Steps
- 1
First soak rice in water for 20 mins.
- 2
Then pressure cook the rice with 2. 5 cups of water, salt and oil for 2 whistles.
- 3
In the mean while when the rice is cooking, lets make the paste.
- 4
Put the chopped raw mango in the jar by adding red chillies deseeded, 1 tspn sesame seeds, 2 tsp peanuts and half cup grated coconut.
- 5
You can add grated jaggery also.
- 6
But it's optional. It is added to balance the sourness of the mangoes.
- 7
Now grind it and make semi fine paste.
- 8
Now take a heavy bottom pan.
- 9
Heat it and add 3 tblspn oil.
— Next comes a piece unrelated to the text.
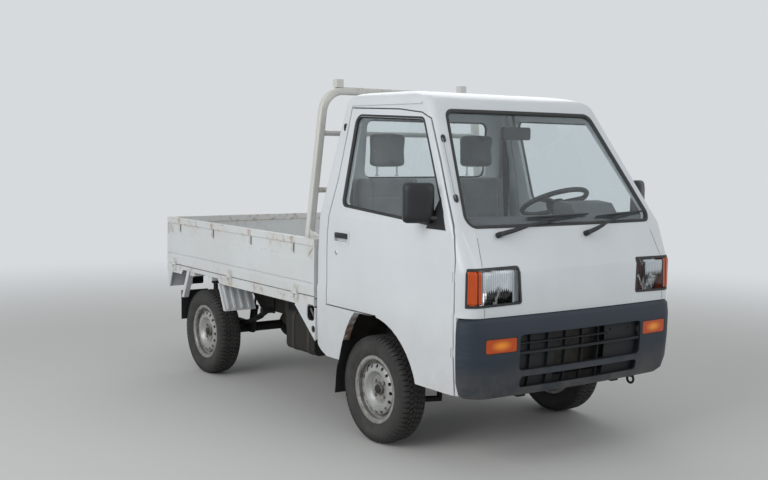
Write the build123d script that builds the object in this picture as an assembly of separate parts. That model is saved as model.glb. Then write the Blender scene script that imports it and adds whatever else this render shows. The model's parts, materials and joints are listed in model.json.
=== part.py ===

Now add 3 to 4 tblspn peanuts.
- 10
Saute the peanuts on low flame so that it does not get burnt.
- 11
Then add 1tspn mustard seeds, when it starts spluttering add chana and urad dal.
- 12
Saute them till it changes into brown colour.
- 13
Add curry leaves, red chillie dry, hing and haldi powder..
- 14
Saute it by stirring continously.
- 15
Now add the Mango coconut paste.
- 16
Stirr it and saute for3 to 4 mins and then season with salt.
- 17
Mix very well again.
- 18
Now off the flame.
- 19
Now mix the cooked rice to it very well by the laddle or by your hands.
- 20
Both of the paste and cooked rice should be combined very properly to each other.
- 21
Heat the rice again for 2 mins.
- 22
After that Mango Biryani is ready to serve.
- 23
Serve it with fried papads or chips or with yogurt.